Estudo e Aprofundamento: Voto do Ministro André Mendonça na ADPF 1097 e dados comparativos entre o “Mínimo Existencial” brasileiro e de outros países

Para aprofundar nossa análise, vamos dissecar o voto condutor do Ministro André Mendonça na ADPF 1097 e realizar o confronto analítico entre o modelo brasileiro e os padrões internacionais. Este detalhamento é fundamental para entender como o “pragmatismo econômico” tem vencido a batalha doutrinária no STF.

1. O Voto do Relator (Min. André Mendonça) na ADPF 1097

O voto do relator é a peça-chave para entender a atual mentalidade da Corte. Mendonça validou o Decreto 11.150/2022 (que fixou o mínimo existencial em R$ 600,00), fundamentando-se em três pilares principais:

  • Autonomia do Poder Executivo: O ministro argumentou que a definição de um valor monetário para o mínimo existencial é uma escolha política e técnica que cabe ao Executivo, e não ao Judiciário. Para ele, o STF só deveria intervir em casos de “manifesta irrazoabilidade”, o que ele entendeu não ser o caso.

  • A “Racionalidade Econômica”: O voto enfatiza que fixar um valor muito alto para o mínimo existencial poderia gerar um “efeito reverso”: o aumento do risco de crédito, levando os bancos a excluírem as camadas mais pobres do acesso a empréstimos ou a aumentarem drasticamente as taxas de juros (o spread).

  • O “Piso” vs. o “Desejável”: Mendonça diferenciou o “mínimo existencial” (garantia de sobrevivência) do “padrão de vida digno”. Ele defendeu que os R$ 600,00, embora baixos, alinham-se ao valor do Bolsa Família, criando uma coerência sistêmica com os programas de assistência social do Estado.

2. Comparativo Internacional: O Mínimo Existencial pelo Mundo

A crítica dos juristas brasileiros ganha força quando olhamos para como outros países tratam a impenhorabilidade de valores para subsistência. O Brasil, ao fixar um valor fixo nominal (R$ 600,00), distancia-se de modelos que utilizam critérios variáveis e realistas.

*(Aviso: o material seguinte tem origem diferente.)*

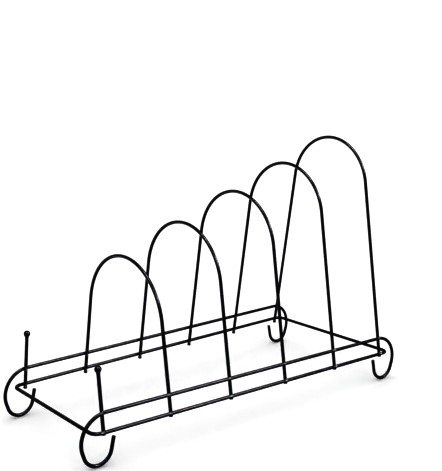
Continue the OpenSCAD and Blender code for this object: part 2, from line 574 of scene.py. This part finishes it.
def hoop_line(hoop):
    """Up the front leg, over the arch and down the back leg."""
    crown_h = hoop_h + hoop_step * (hoop - 1)
    half_w = foot_half_w(station_x(hoop), leg_lean)
    side_room = half_w * math.cos(leg_lean) - crown_h * math.sin(leg_lean)
    arch_r = side_room / (1 - math.sin(leg_lean))
    leg_l = (crown_h - arch_r * (1 - math.sin(leg_lean)) + leg_tail) / math.cos(leg_lean)
    line = bent_line([(leg_l, arch_r, math.pi - 2 * leg_lean), (leg_l, 0, 0)])
    standing = [Vector((0, -point.z, point.x)) for point in line]
    foot = Vector((station_x(hoop), -half_w - leg_tail * math.tan(leg_lean), frame_z - leg_tail))
    place = Matrix.Translation(foot) @ Matrix.Rotation(-leg_lean, 4, "X")
    return with_cut_ends([place @ point for point in standing], tail_edge_r)


for hoop in range(1, slot_count + 1):
    hoop_wire = run_tree(f"hoop_{hoop}_wire", line_mesh("hoop_line", hoop_line(hoop)), wire_tree, {
        **hoop_wire_sizes,
        "Seed": 10 + hoop,
    })
    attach(hoop_wire, "root")
    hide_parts(f"hoop_{hoop}")


# The two posts: short straight wires of the same steel at the low end, spot-welded like the
# hoops' legs but pressed a little deeper into the rails.
post_h = 0.039
post_tail = 0.0026
ball_d = 0.0045
ball_flat = math.sqrt((ball_d / 2) ** 2 - (wire_d / 2) ** 2)
post_l = (post_h + post_tail) / math.cos(post_lean) - ball_flat


def post_place(side):
    """The frame of a post and its ball: the cut lower end is its origin, and +Z goes up it."""
    half_w = foot_half_w(station_x(0), post_lean) + post_tail * math.tan(post_lean)
    foot = Vector((station_x(0), side * half_w, frame_z - post_tail))
    return Matrix.Translation(foot) @ Matrix.Rotation(side * post_lean, 4, "X")


def post_line(side):
    """Straight up from the cut end to the ball."""
    place = post_place(side)
    rings = math.ceil(post_l / ring_spacing)
    line = [place @ Vector((0, 0, post_l * ring / rings)) for ring in range(rings + 1)]
    return with_cut_ends(line, tail_edge_r)


for side, side_name in side_names.items():
    post = run_tree(f"{side_name}_post_wire", line_mesh("post_line", post_line(side)), wire_tree, {
        **hoop_wire_sizes,
        "Seed": 21 + side,
    })
    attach(post, "root")
    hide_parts(f"{side_name}_post")


# The balls: one small steel ball on each post, butt-welded to its top end. The weld leaves a
# low collar round the wire, and the enamel fills the neck between them.
ball_sides = 40
ball_rings = 24
neck_angle = math.radians(36)

# The collar and the neck, from inside the wire up to the ball. Each point is a distance from
# the post's axis and a height above the ball's centre.
neck_profile = [
    (0.0000, -0.00370), (0.00112, -0.00370), (0.00119, -0.00344), (0.00124, -0.00318),
    (0.00127, -0.00292), (0.00128, -0.00268), (0.00125, -0.00246), (0.00121, -0.00224),
    (0.00122, -0.00206), (0.00128, -0.00192),
]


def ball_mesh(name, place):
    """The neck's and the ball's outline, turned once round the post's axis."""
    ball_r = ball_d / 2
    outline = list(neck_profile)
    for ring in range(ball_rings):
        angle = neck_angle + (math.pi - neck_angle) * ring / ball_rings
        outline.append((ball_r * math.sin(angle), -ball_r * math.cos(angle)))
    vertices = [Vector((0, 0, outline[0][1]))]
    for radius, height in outline[1:]:
        for turn in range(ball_sides):
            angle = 2 * math.pi * turn / ball_sides
            vertices.append(Vector((radius * math.cos(angle), radius * math.sin(angle), height)))
    vertices.append(Vector((0, 0, ball_r)))
    rings = len(outline) - 1
    faces = []
    for turn in range(ball_sides):
        after = (turn + 1) % ball_sides
        faces.append((0, 1 + after, 1 + turn))
        for ring in range(rings - 1):
            low, high = 1 + ring * ball_sides, 1 + (ring + 1) * ball_sides
            faces.append((low + turn, low + after, high + after, high + turn))
        last = 1 + (rings - 1) * ball_sides
        faces.append((last + turn, last + after, len(vertices) - 1))
    centre = place @ Matrix.Translation((0, 0, post_l + ball_flat))
    mesh = bpy.data.meshes.new(name)
    mesh.from_pydata([centre @ vertex for vertex in vertices], [], faces)
    return mesh


def make_ball_tree():
    """Enamel on a turned shape."""
    tree, nodes, size = new_tree("painted_ball", {
        "Paint Unevenness": "NodeSocketFloat",
        "Seed": "NodeSocketInt",
    })
    painted = uneven_paint(nodes, size["Geometry"], size["Paint Unevenness"], size["Seed"])
    finish_tree(nodes, painted)
    return tree


ball_tree = make_ball_tree()
for side, side_name in side_names.items():
    outline = ball_mesh("ball_outline", post_place(side))
    ball = run_tree(f"{side_name}_post_ball", outline, ball_tree, {
        "Paint Unevenness": 0.00003,
        "Seed": 31 + side,
    })
    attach(ball, "root")
    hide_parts(f"{side_name}_ball")


# The spot welds: at each crossing the metal that the electrodes squeezed out, and the enamel
# that gathered there, fill the corner between the two round wires with a small bead, which is
# hollowed a little round its waist.
hoop_bead_r = 0.00112
post_bead_r = 0.00114
bead_hollow = 0.00022
bead_sunk = 0.00012
bead_sides = 36
bead_steps = 8


def bead_mesh(name, half_gap, bead_r):
    """One bead about its weld: +Z goes out to the long wire, which runs along X.

    Its wall runs from the upright's surface to the long wire's and ends inside both.
    """
    wire_r = wire_d / 2
    vertices, faces = [], []
    for turn in range(bead_sides):
        angle = 2 * math.pi * turn / bead_sides
        flat = Vector((math.cos(angle), math.sin(angle), 0))
        edge = flat * bead_r
        high = half_gap - math.sqrt(wire_r ** 2 - edge.y ** 2) + bead_sunk
        low = -half_gap + math.sqrt(wire_r ** 2 - edge.x ** 2) - bead_sunk
        for step in range(bead_steps + 1):
            share = step / bead_steps
            waist = bead_hollow * math.sin(math.pi * share)
            vertices.append(flat * (bead_r - waist) + Vector((0, 0, low + (high - low) * share)))
    column = bead_steps + 1
    for turn in range(bead_sides):
        here, after = turn * column, (turn + 1) % bead_sides * column
        for step in range(bead_steps):
            faces.append((here + step, after + step, after + step + 1, here + step + 1))
    for centre_z, row in ((-bead_sunk, 0), (bead_sunk, bead_steps)):
        vertices.append(Vector((0, 0, centre_z)))
        for turn in range(bead_sides):
            here, after = turn * column + row, (turn + 1) % bead_sides * column + row
            middle = len(vertices) - 1
            faces.append((middle, after, here) if row == 0 else (middle, here, after))
    mesh = bpy.data.meshes.new(name)
    mesh.from_pydata(vertices, [], faces)
    return mesh


def make_bead_tree():
    """Sets one bead on every weld, turned to its two wires and a little larger or smaller."""
    tree, nodes, size = new_tree("weld_beads", {
        "Bead": "NodeSocketObject",
        "Smallest": "NodeSocketFloat",
        "Largest": "NodeSocketFloat",
        "Paint Unevenness": "NodeSocketFloat",
        "Seed": "NodeSocketInt",
    })
    points = nodes.add("GeometryNodeMeshToPoints", {0: size["Geometry"]})
    bead = nodes.add("GeometryNodeObjectInfo", {"Object": size["Bead"]}, output="Geometry")
    turned = nodes.add("FunctionNodeAxesToRotation", {
        "Primary Axis": nodes.stored("outward"), "Secondary Axis": nodes.stored("along"),
    }, primary_axis="Z", secondary_axis="X")
    scale = nodes.add("FunctionNodeRandomValue", {
        "Min": size["Smallest"], "Max": size["Largest"], "Seed": size["Seed"],
    }, data_type="FLOAT")
    across = nodes.add("ShaderNodeCombineXYZ", {"X": scale, "Y": scale, "Z": 1.0})
    placed = nodes.add("GeometryNodeInstanceOnPoints", {
        "Points": points, "Instance": bead, "Rotation": turned, "Scale": across,
    })
    placed = nodes.add("GeometryNodeRealizeInstances", {"Geometry": placed})
    finish_tree(nodes, uneven_paint(nodes, placed, size["Paint Unevenness"], size["Seed"]))
    return tree


bead_tree = make_bead_tree()


def weld_beads(name, welds, bead_r, seed):
    """The beads of a group of like welds, as one piece."""
    half_gap = min(weld["outward"].length for weld in welds)
    bead = bpy.data.objects.new("one_bead", bead_mesh("one_bead", half_gap, bead_r))
    bpy.context.collection.objects.link(bead)
    points = weld_points("weld_places", welds)
    beads = run_tree(name, points.data.copy(), bead_tree, {
        "Bead": bead,
        "Smallest": 0.94,
        "Largest": 1.02,
        "Paint Unevenness": 0.00002,
        "Seed": seed,
    })
    bpy.data.objects.remove(points)
    bpy.data.objects.remove(bead)
    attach(beads, "root")


weld_beads("hoop_weld_beads", hoop_welds, hoop_bead_r, seed=41)
weld_beads("post_weld_beads", post_welds, post_bead_r, seed=42)
bpy.data.objects.remove(all_weld_points)


# The stage: a plain white sheet, lit a little from below like a light table, under a white
# studio sky, with soft boxes round it that show in the enamel's gloss. None of it is part
# of the rack.
floor_mesh = bpy.data.meshes.new("floor")
floor_half = 30.0
floor_mesh.from_pydata([
    (-floor_half, -floor_half, 0), (floor_half, -floor_half, 0),
    (floor_half, floor_half, 0), (-floor_half, floor_half, 0),
], [], [(0, 1, 2, 3)])
floor = bpy.data.objects.new("floor", floor_mesh)
bpy.context.collection.objects.link(floor)
floor.visible_glossy = False

floor_paper = bpy.data.materials.new("white_paper")
floor_paper.use_nodes = True
floor_paper.node_tree.nodes.clear()
paper_nodes = Nodes(floor_paper.node_tree)
paper_place = paper_nodes.add("ShaderNodeTexCoord", output="Object")
fibres = paper_nodes.add("ShaderNodeTexNoise", {"Vector": paper_place, "Scale": 30.0})
paper_colour = paper_nodes.blend(fibres, (0.96, 0.96, 0.96, 1), (0.99, 0.99, 0.99, 1))
paper = paper_nodes.add("ShaderNodeBsdfDiffuse", {"Color": paper_colour})
lit_below = paper_nodes.add("ShaderNodeEmission", {"Color": paper_colour, "Strength": 0.04})
lit_paper = paper_nodes.add("ShaderNodeAddShader", {0: paper, 1: lit_below})
paper_nodes.add("ShaderNodeOutputMaterial", {"Surface": lit_paper})
floor_mesh.materials.append(floor_paper)

sky = bpy.data.worlds.new("studio_sky")
bpy.context.scene.world = sky
sky.use_nodes = True
sky.node_tree.nodes.clear()
sky_nodes = Nodes(sky.node_tree)
sky_light = sky_nodes.add("ShaderNodeBackground", {"Color": (1, 1, 1, 1), "Strength": 1.09})
sky_nodes.add("ShaderNodeOutputWorld", {"Surface": sky_light})
sky.cycles_visibility.glossy = False


def soft_box(name, place, target, width, height, power):
    """An even area light that faces a target. It shows in the enamel's gloss only."""
    light = bpy.data.lights.new(name, "AREA")
    light.shape = "RECTANGLE"
    light.size = width
    light.size_y = height
    light.energy = power
    light.color = (0.98, 0.955, 1.0)
    box = bpy.data.objects.new(name, light)
    bpy.context.collection.objects.link(box)
    box.location = place
    box.rotation_euler = (Vector(target) - Vector(place)).to_track_quat("-Z", "Y").to_euler()
    box.visible_diffuse = False
    box.visible_camera = False


rack_middle = (0, 0, 0.05)
soft_box("key_box", (0.63, -0.82, 0.86), rack_middle, width=0.50, height=0.28, power=23.5)
soft_box("fill_box", (-0.75, -0.75, 0.95), rack_middle, width=0.70, height=0.70, power=7.6)
soft_box("back_box", (0.35, 1.05, 0.75), rack_middle, width=0.80, height=0.80, power=2.4)
soft_box("top_box", (-0.10, -0.14, 1.05), rack_middle, width=0.30, height=0.46, power=13.0)

# A panel that lies on the table behind the rack and shines straight up.
soft_box("table_box", (-0.14, 0.42, 0.002), (-0.14, 0.42, 1.0), width=0.66, height=0.50, power=2.5)


# The camera: it stands at the low end, in front and above, where the photograph's perspective
# puts it. The display's gamma brings the thin wires to the depth of black that they have there.
lens = bpy.data.cameras.new("photo_view")
lens.sensor_width = 36
lens.lens = 64.754
camera = bpy.data.objects.new("photo_view", lens)
bpy.context.collection.objects.link(camera)
camera_place = (-0.39161, -0.47435, 0.24147)
yaw, pitch, roll = 0.7033, 0.1886, 0.0105
turn_and_tilt = Matrix.Rotation(-yaw, 4, "Z") @ Matrix.Rotation(math.pi / 2 - pitch, 4, "X")
turned_to_view = turn_and_tilt @ Matrix.Rotation(roll, 4, "Z")
camera.matrix_world = Matrix.Translation(camera_place) @ turned_to_view
bpy.context.scene.camera = camera
bpy.context.scene.view_settings.view_transform = "Standard"
bpy.context.scene.view_settings.gamma = 0.44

Tabela: Critérios de Mínimo Existencial

País Critério de Cálculo Relação com a Realidade Econômica
Brasil (Pós-Decreto) Valor Fixo (R$ 600) Desconectado do salário mínimo e da inflação regional.
Alemanha Pfändungsfreigrenze Tabela atualizada anualmente que considera o custo de vida e o número de dependentes (mínimo de aprox. € 1.400).
França Restant à vivre O juiz analisa caso a caso para garantir que a pessoa mantenha o necessário para aluguel, comida e despesas fixas básicas.
Portugal Rendimento Disponível A lei impede que o devedor fique com menos do que o equivalente a um salário mínimo nacional após as penhoras.

3. A Análise Crítica: O Lobby da Febraban e a “Seletividade” do Risco

Juristas como Bruno Miragem e Cláudia Lima Marques (referências em Direito do Consumidor) argumentam que a aceitação da tese da Febraban pelo STF ignora que o lucro bancário no Brasil é um dos maiores do mundo.

A crítica central reside na desigualdade de armas:

  1. Risco do Empreendimento: O lobby financeiro convenceu o STF de que o “risco do calote” deve ser suportado integralmente pelo consumidor e pelo Estado, retirando das instituições financeiras o ônus de emprestar de forma responsável (o chamado responsible lending).

  2. O “Espantalho” do Crédito Caro: Juristas apontam que, historicamente, mesmo quando os bancos ganharam causas no STF (como na validação da capitalização de juros), os juros para o consumidor final não caíram. Isso sugere que a jurisprudência pró-banco aumenta a margem de lucro, mas não democratiza o crédito.

4. Próximos Passos: O que monitorar?

A decisão na ADPF 1097 não encerra o debate, mas estabelece uma barreira difícil de transpor. Para quem atua na área ou estuda o tema, os pontos de observação agora são:

  • Ações Diretas de Inconstitucionalidade (ADIs): Novas frentes podem surgir questionando a constitucionalidade de itens específicos dos decretos sob a ótica da vedação ao retrocesso social.

  • O Papel do CNJ: Como o Conselho Nacional de Justiça irá orientar os juízes de base a interpretarem o superendividamento diante dessa decisão restritiva do STF.